* SHORT TASK *
Every line of the material that follows must be printed again exactly.

* COLLECTED DATA *
┄┄┄┄┄┄┄┄┄┄┄┄┄┄┄┄┄┄┄┄

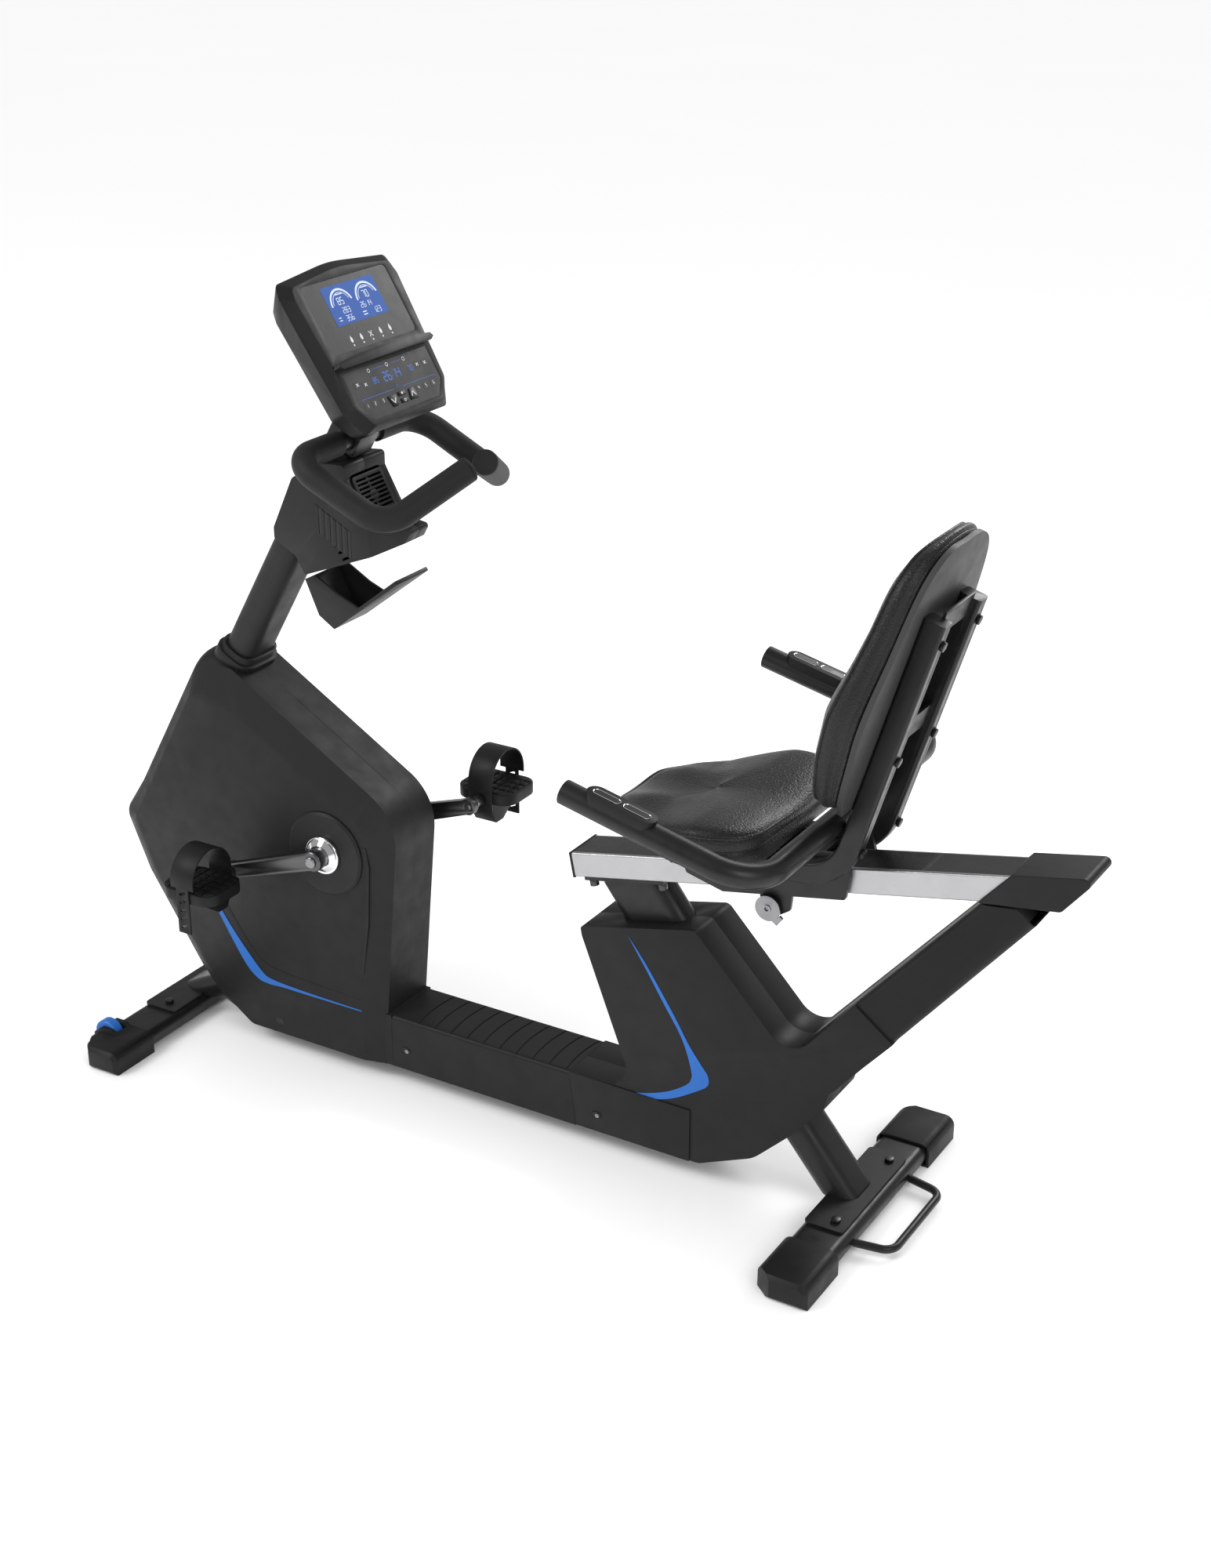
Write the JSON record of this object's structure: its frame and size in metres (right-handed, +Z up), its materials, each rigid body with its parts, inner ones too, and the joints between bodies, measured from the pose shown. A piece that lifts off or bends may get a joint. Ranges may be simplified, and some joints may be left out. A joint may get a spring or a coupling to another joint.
{
  "type": "recumbent exercise bike",
  "caption": "Recumbent exercise bike: belt-driven flywheel in a front shroud, console and bar on a raked mast, low step-through base, and a padded seat that slides on an inclined rail.",
  "frame": {"origin": "on the floor, under the middle of the bike's overall length and width", "axes": "+X to the back of the bike (the rider faces -X), -Y on the side with the exposed left pedal in the picture, +Z up"},
  "size_m": [1.6331, 0.606, 1.2788],
  "materials": {
    "black_steel": "satin powder coat",
    "dark_plastic": "fine textured moulding",
    "blue_plastic": "moulded blue",
    "gloss_black": "polished black",
    "grey_plastic": "textured grey moulding",
    "rail_aluminium": "satin anodised",
    "chrome": "bright plated",
    "bright_steel": "zinc plated",
    "cast_grey": "turned casting",
    "foam_rubber": "matt foam",
    "belt_rubber": "ribbed belt",
    "black_vinyl": "leather-grain vinyl with soft sheen",
    "display_glass": "dark blue window"
  },
  "bodies": {
    "frame": {"main_frame": "black_steel", "front_stabiliser": "black_steel", "rear_stabiliser": "black_steel", "front_end_caps": "dark_plastic", "rear_end_caps": "dark_plastic", "lift_handle": "black_steel", "frame_bolts": "bright_steel", "shroud_left": "dark_plastic", "shroud_right": "dark_plastic", "mast_collar": "dark_plastic", "crank_discs": "dark_plastic", "step_cover": "dark_plastic", "rear_cover_left": "dark_plastic", "rear_cover_right": "dark_plastic", "seat_rail": "rail_aluminium", "rail_top_strip": "gloss_black", "rail_end_caps": "dark_plastic", "drive_belt": "belt_rubber", "bearings": "bright_steel", "brake_magnet": "cast_grey", "brake_motor": "dark_plastic", "console_mast": "black_steel", "handlebar_clamp": "black_steel", "handlebar": "black_steel", "handlebar_grips": "foam_rubber", "mast_housing_left": "dark_plastic", "mast_housing_right": "dark_plastic", "fan_grille": "dark_plastic", "bottle_holder": "dark_plastic", "console_front": "dark_plastic", "console_back": "dark_plastic", "console_panel": "gloss_black", "display_lens": "display_glass"},
    "crankset": {"crank_spindle": "bright_steel", "crank_collars": "chrome", "crank_left": "black_steel", "crank_right": "black_steel", "pedal_axles": "bright_steel", "drive_pulley": "dark_plastic"},
    "pedal_left_body": {"pedal_left": "dark_plastic", "strap_left": "dark_plastic"},
    "pedal_right_body": {"pedal_right": "dark_plastic", "strap_right": "dark_plastic"},
    "flywheel_body": {"flywheel": "cast_grey", "flywheel_shaft": "bright_steel"},
    "wheel_left_body": {"wheel_left": "blue_plastic"},
    "wheel_right_body": {"wheel_right": "blue_plastic"},
    "fan_body": {"fan_rotor": "dark_plastic"},
    "seat": {"seat_frame": "black_steel", "seat_handlebar": "black_steel", "pulse_grips": "dark_plastic", "seat_bolts": "bright_steel", "seat_cushion": "black_vinyl", "back_cushion": "black_vinyl", "back_shell": "grey_plastic"},
    "lever": {"seat_lever": "bright_steel"},
    "down_key": {"key_down": "gloss_black"},
    "up_key": {"key_up": "gloss_black"},
    "stop_key": {"key_stop": "gloss_black"},
    "enter_key": {"key_enter": "gloss_black"}
  },
  "joints": [
    {"name": "crank_spin", "type": "hinge", "parent": "frame", "child": "crankset", "pos_m": [-0.38659, 0, 0.382], "axis": [0, 1, 0], "continuous": true},
    {"name": "pedal_left_spin", "type": "hinge", "parent": "crankset", "child": "pedal_left_body", "pos_m": [-0.54733, -0.172, 0.32665], "axis": [0, 1, 0], "continuous": true},
    {"name": "pedal_right_spin", "type": "hinge", "parent": "crankset", "child": "pedal_right_body", "pos_m": [-0.22585, 0.172, 0.43735], "axis": [0, 1, 0], "continuous": true},
    {"name": "flywheel_spin", "type": "hinge", "parent": "frame", "child": "flywheel_body", "pos_m": [-0.61159, 0, 0.24], "axis": [0, 1, 0], "continuous": true},
    {"name": "wheel_left_spin", "type": "hinge", "parent": "frame", "child": "wheel_left_body", "pos_m": [-0.74359, -0.202, 0.028], "axis": [0, 1, 0], "continuous": true},
    {"name": "wheel_right_spin", "type": "hinge", "parent": "frame", "child": "wheel_right_body", "pos_m": [-0.74359, 0.202, 0.028], "axis": [0, 1, 0], "continuous": true},
    {"name": "fan_spin", "type": "hinge", "parent": "frame", "child": "fan_body", "pos_m": [-0.32481, 0, 0.94516], "axis": [0.8886, 0, 0.4586], "continuous": true},
    {"name": "seat_slide", "type": "slide", "parent": "frame", "child": "seat", "axis": [0.9815, 0, 0.1915], "range_m": [-0.14, 0.16]},
    {"name": "seat_lever_turn", "type": "hinge", "parent": "seat", "child": "lever", "pos_m": [0.36841, 0, 0.479], "axis": [0, 1, 0], "range_deg": [0, 12]},
    {"name": "down_key_press", "type": "slide", "parent": "frame", "child": "down_key", "axis": [0.8521, 0, 0.5234], "range_m": [-0.0008, 0], "stiffness_N_per_m": 600},
    {"name": "up_key_press", "type": "slide", "parent": "frame", "child": "up_key", "axis": [0.8521, 0, 0.5234], "range_m": [-0.0008, 0], "stiffness_N_per_m": 600},
    {"name": "stop_key_press", "type": "slide", "parent": "frame", "child": "stop_key", "axis": [0.8521, 0, 0.5234], "range_m": [-0.0008, 0], "stiffness_N_per_m": 600},
    {"name": "enter_key_press", "type": "slide", "parent": "frame", "child": "enter_key", "axis": [0.8521, 0, 0.5234], "range_m": [-0.0008, 0], "stiffness_N_per_m": 600}
  ],
  "couplings": [
    {"joint": "flywheel_spin", "follows": "crank_spin", "ratio": 4}
  ]
}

┄┄┄┄┄┄┄┄┄┄┄┄┄┄┄┄┄┄┄┄

* WORKED ANSWER *
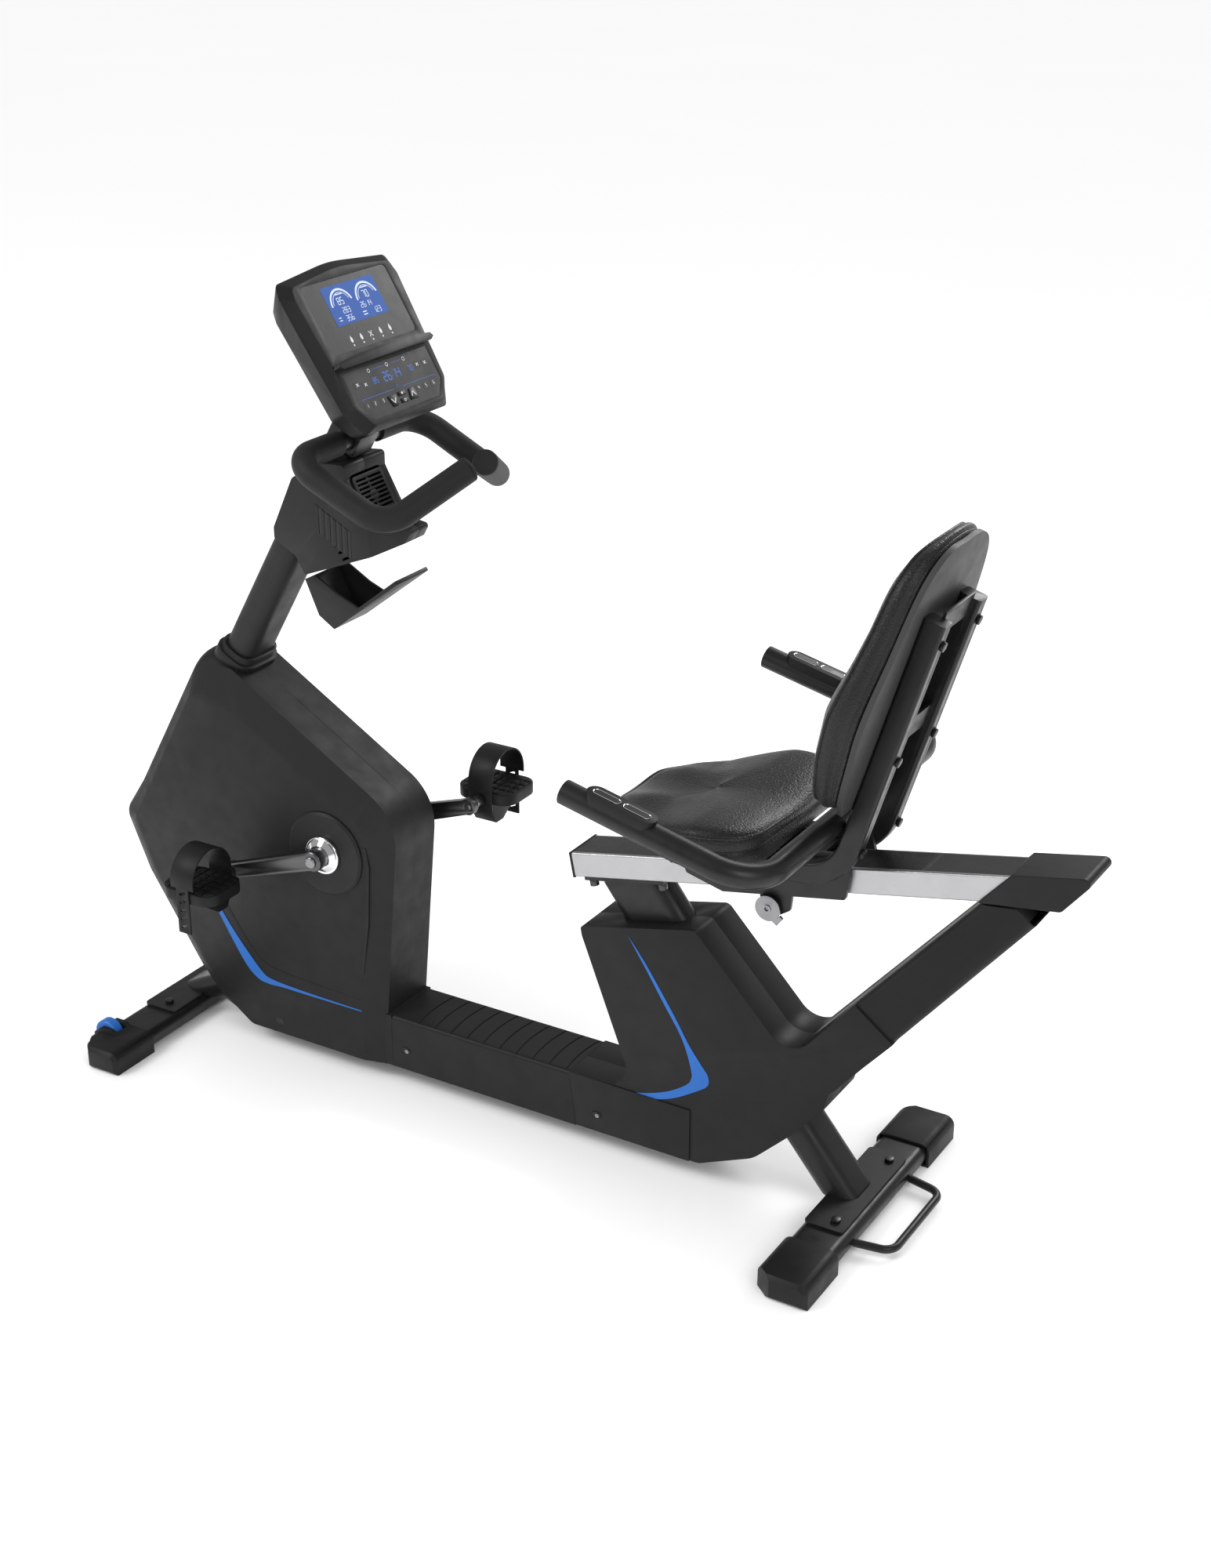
Write the JSON record of this object's structure: its frame and size in metres (right-handed, +Z up), its materials, each rigid body with its parts, inner ones too, and the joints between bodies, measured from the pose shown. A piece that lifts off or bends may get a joint. Ranges may be simplified, and some joints may be left out. A joint may get a spring or a coupling to another joint.
{
  "type": "recumbent exercise bike",
  "caption": "Recumbent exercise bike: belt-driven flywheel in a front shroud, console and bar on a raked mast, low step-through base, and a padded seat that slides on an inclined rail.",
  "frame": {"origin": "on the floor, under the middle of the bike's overall length and width", "axes": "+X to the back of the bike (the rider faces -X), -Y on the side with the exposed left pedal in the picture, +Z up"},
  "size_m": [1.6331, 0.606, 1.2788],
  "materials": {
    "black_steel": "satin powder coat",
    "dark_plastic": "fine textured moulding",
    "blue_plastic": "moulded blue",
    "gloss_black": "polished black",
    "grey_plastic": "textured grey moulding",
    "rail_aluminium": "satin anodised",
    "chrome": "bright plated",
    "bright_steel": "zinc plated",
    "cast_grey": "turned casting",
    "foam_rubber": "matt foam",
    "belt_rubber": "ribbed belt",
    "black_vinyl": "leather-grain vinyl with soft sheen",
    "display_glass": "dark blue window"
  },
  "bodies": {
    "frame": {"main_frame": "black_steel", "front_stabiliser": "black_steel", "rear_stabiliser": "black_steel", "front_end_caps": "dark_plastic", "rear_end_caps": "dark_plastic", "lift_handle": "black_steel", "frame_bolts": "bright_steel", "shroud_left": "dark_plastic", "shroud_right": "dark_plastic", "mast_collar": "dark_plastic", "crank_discs": "dark_plastic", "step_cover": "dark_plastic", "rear_cover_left": "dark_plastic", "rear_cover_right": "dark_plastic", "seat_rail": "rail_aluminium", "rail_top_strip": "gloss_black", "rail_end_caps": "dark_plastic", "drive_belt": "belt_rubber", "bearings": "bright_steel", "brake_magnet": "cast_grey", "brake_motor": "dark_plastic", "console_mast": "black_steel", "handlebar_clamp": "black_steel", "handlebar": "black_steel", "handlebar_grips": "foam_rubber", "mast_housing_left": "dark_plastic", "mast_housing_right": "dark_plastic", "fan_grille": "dark_plastic", "bottle_holder": "dark_plastic", "console_front": "dark_plastic", "console_back": "dark_plastic", "console_panel": "gloss_black", "display_lens": "display_glass"},
    "crankset": {"crank_spindle": "bright_steel", "crank_collars": "chrome", "crank_left": "black_steel", "crank_right": "black_steel", "pedal_axles": "bright_steel", "drive_pulley": "dark_plastic"},
    "pedal_left_body": {"pedal_left": "dark_plastic", "strap_left": "dark_plastic"},
    "pedal_right_body": {"pedal_right": "dark_plastic", "strap_right": "dark_plastic"},
    "flywheel_body": {"flywheel": "cast_grey", "flywheel_shaft": "bright_steel"},
    "wheel_left_body": {"wheel_left": "blue_plastic"},
    "wheel_right_body": {"wheel_right": "blue_plastic"},
    "fan_body": {"fan_rotor": "dark_plastic"},
    "seat": {"seat_frame": "black_steel", "seat_handlebar": "black_steel", "pulse_grips": "dark_plastic", "seat_bolts": "bright_steel", "seat_cushion": "black_vinyl", "back_cushion": "black_vinyl", "back_shell": "grey_plastic"},
    "lever": {"seat_lever": "bright_steel"},
    "down_key": {"key_down": "gloss_black"},
    "up_key": {"key_up": "gloss_black"},
    "stop_key": {"key_stop": "gloss_black"},
    "enter_key": {"key_enter": "gloss_black"}
  },
  "joints": [
    {"name": "crank_spin", "type": "hinge", "parent": "frame", "child": "crankset", "pos_m": [-0.38659, 0, 0.382], "axis": [0, 1, 0], "continuous": true},
    {"name": "pedal_left_spin", "type": "hinge", "parent": "crankset", "child": "pedal_left_body", "pos_m": [-0.54733, -0.172, 0.32665], "axis": [0, 1, 0], "continuous": true},
    {"name": "pedal_right_spin", "type": "hinge", "parent": "crankset", "child": "pedal_right_body", "pos_m": [-0.22585, 0.172, 0.43735], "axis": [0, 1, 0], "continuous": true},
    {"name": "flywheel_spin", "type": "hinge", "parent": "frame", "child": "flywheel_body", "pos_m": [-0.61159, 0, 0.24], "axis": [0, 1, 0], "continuous": true},
    {"name": "wheel_left_spin", "type": "hinge", "parent": "frame", "child": "wheel_left_body", "pos_m": [-0.74359, -0.202, 0.028], "axis": [0, 1, 0], "continuous": true},
    {"name": "wheel_right_spin", "type": "hinge", "parent": "frame", "child": "wheel_right_body", "pos_m": [-0.74359, 0.202, 0.028], "axis": [0, 1, 0], "continuous": true},
    {"name": "fan_spin", "type": "hinge", "parent": "frame", "child": "fan_body", "pos_m": [-0.32481, 0, 0.94516], "axis": [0.8886, 0, 0.4586], "continuous": true},
    {"name": "seat_slide", "type": "slide", "parent": "frame", "child": "seat", "axis": [0.9815, 0, 0.1915], "range_m": [-0.14, 0.16]},
    {"name": "seat_lever_turn", "type": "hinge", "parent": "seat", "child": "lever", "pos_m": [0.36841, 0, 0.479], "axis": [0, 1, 0], "range_deg": [0, 12]},
    {"name": "down_key_press", "type": "slide", "parent": "frame", "child": "down_key", "axis": [0.8521, 0, 0.5234], "range_m": [-0.0008, 0], "stiffness_N_per_m": 600},
    {"name": "up_key_press", "type": "slide", "parent": "frame", "child": "up_key", "axis": [0.8521, 0, 0.5234], "range_m": [-0.0008, 0], "stiffness_N_per_m": 600},
    {"name": "stop_key_press", "type": "slide", "parent": "frame", "child": "stop_key", "axis": [0.8521, 0, 0.5234], "range_m": [-0.0008, 0], "stiffness_N_per_m": 600},
    {"name": "enter_key_press", "type": "slide", "parent": "frame", "child": "enter_key", "axis": [0.8521, 0, 0.5234], "range_m": [-0.0008, 0], "stiffness_N_per_m": 600}
  ],
  "couplings": [
    {"joint": "flywheel_spin", "follows": "crank_spin", "ratio": 4}
  ]
}